Ein kleines Highlight wäre dann das akustische Double aus „Skinhead On The MBTA“, von ihrem Debüt „Do Or Die“, das nicht nur wegen den Oi!, Oi! Oi! Gangshouts auf ihre Streetpunkwurzeln verweist, und „The Last One“ gewesen. Dass die Band es aber nicht für erwähnenswert fand, dass die meisten Lyrics von den Songs des neuen Albums aus der Feder von WOODY GUTHRIE stammen, alleine schon um dem mehrheitlich doch jungen Publikum den legendären Musiker und Antifaschisten nicht vorzuenthalten, hatte dann doch einen schalen Beigeschmack, gerade weil es sich bei den MURPHYS an sich um eine politisch gefestigte wie äußerst sympathische Truppe handelt. Auch muss man leider anmerken, dass aufgrund der Konzertlänge, auch ob der doch bestehenden Ähnlichkeit vieler Songs, Al Barr als erster/zweiter Sänger durchaus fehlt, da das Zwiegespräch der Vocals doch viel mehr Abwechslung in die Songs bringt als gedacht.

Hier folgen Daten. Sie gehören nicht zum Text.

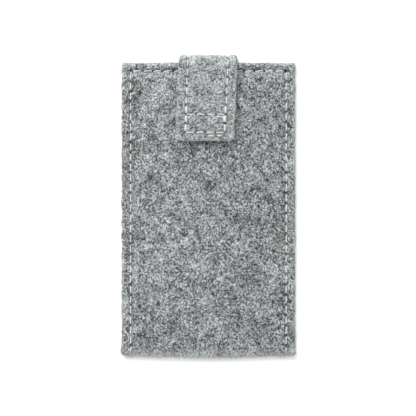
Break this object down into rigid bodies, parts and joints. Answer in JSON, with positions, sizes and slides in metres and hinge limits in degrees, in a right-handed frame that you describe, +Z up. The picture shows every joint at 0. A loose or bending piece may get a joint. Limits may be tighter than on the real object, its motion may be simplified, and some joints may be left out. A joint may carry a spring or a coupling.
{
  "type": "soft pouch glasses case",
  "caption": "Flat grey felt pouch for glasses, folded at the bottom and sewn at the sides, with a stitched felt strap that closes over the mouth with hook and loop.",
  "frame": {"origin": "centre of the footprint on the surface that the case lies on, back face down", "axes": "+X across the case, +Y from the bottom fold to the mouth, +Z up out of the front face"},
  "size_m": [0.095, 0.1644, 0.0165],
  "materials": {
    "pouch_felt": "matte mottled grey wool felt",
    "strap_felt": "matte mottled grey wool felt",
    "thread": "off-white twisted thread",
    "loop_tape": "matte dark brushed loop pile",
    "hook_tape": "satin dark nylon hooks"
  },
  "bodies": {
    "pouch": {"pouch_body": "pouch_felt", "strap_anchor": "strap_felt", "loop_patch": "loop_tape", "left_side_needle_thread": "thread", "left_side_bobbin_thread": "thread", "right_side_needle_thread": "thread", "right_side_bobbin_thread": "thread", "front_mouth_needle_thread": "thread", "front_mouth_bobbin_thread": "thread", "back_mouth_needle_thread": "thread", "back_mouth_bobbin_thread": "thread", "anchor_box_needle_thread": "thread", "anchor_box_bobbin_thread": "thread", "anchor_edge_needle_thread": "thread", "anchor_edge_bobbin_thread": "thread", "loop_patch_needle_thread": "thread", "loop_patch_bobbin_thread": "thread"},
    "bridge": {"strap_bridge": "strap_felt", "bridge_edge_needle_thread": "thread", "bridge_edge_bobbin_thread": "thread"},
    "tab": {"strap_tab": "strap_felt", "hook_patch": "hook_tape", "tab_edge_needle_thread": "thread", "tab_edge_bobbin_thread": "thread", "hook_patch_needle_thread": "thread", "hook_patch_bobbin_thread": "thread"}
  },
  "joints": [
    {"name": "back_fold", "type": "hinge", "parent": "pouch", "child": "bridge", "pos_m": [0, 0.08041, 0.00169], "axis": [-1, 0, 0], "range_deg": [0, 80]},
    {"name": "front_fold", "type": "hinge", "parent": "bridge", "child": "tab", "pos_m": [0, 0.08041, 0.01231], "axis": [-1, 0, 0], "range_deg": [0, 90]}
  ]
}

Mit einem wuchtigen Block aus „The Warrior Code“, „Going Out In Style“ und das durch Martin Scorcese’s oscargekrönte Remake des Hongkong Kino Klassikers „The Departed“ veredelte „I’m Shipping Up To Boston“ beendeten sie das reguläre Set. Aber nur um wenige Sekunden später, auf eine komplett in rot getauchte Bühne zurückzukehren und „Rose Tattoo“ zum Besten zu geben. Für „Worker’s Song“ holte man sich dann noch JESSE AHREN als Verstärkung, bevor man mit „Kiss Me, I’m Shitfaced“ ein äußert zufriedenes wie gut durchgeschwitztes Publikum in die stürmische Wiener Nacht entließ.
Setlist DROPKICK MURPHYS
The Lonesome Boatman (THE FUREYS Cover)
Famous For Nothing
The Boys Are Back
Blood
Johnny, I Hardly Knew Ya
Middle Finger
Ten Times More
Two 6’s Upside Down
Turn Up That Dial
God Willing
Barroom Hero
The State Of Massachusetts
Queen Of Suffolk County
Mick Jones Nicked My Pudding
The Last One
Skinhead On The MBTA (Acoustic)
Good Ss Gold
The Warrior’s Code
Smash Shit Up
Going Out In Style
I’m Shipping Up To Boston
–
Rose Tattoo
Worker’s Song (with Jesse Ahern)
Kiss Me, I’m Shitfaced
Alles in allem ein kurzweiliger und unterhaltsamer Konzertabend bei dem die DROPKICK MURPHYS trotz der kleinen erwähnten Mankos, wieder einmal ihre besonderen Livequalitäten unter Beweis stellten.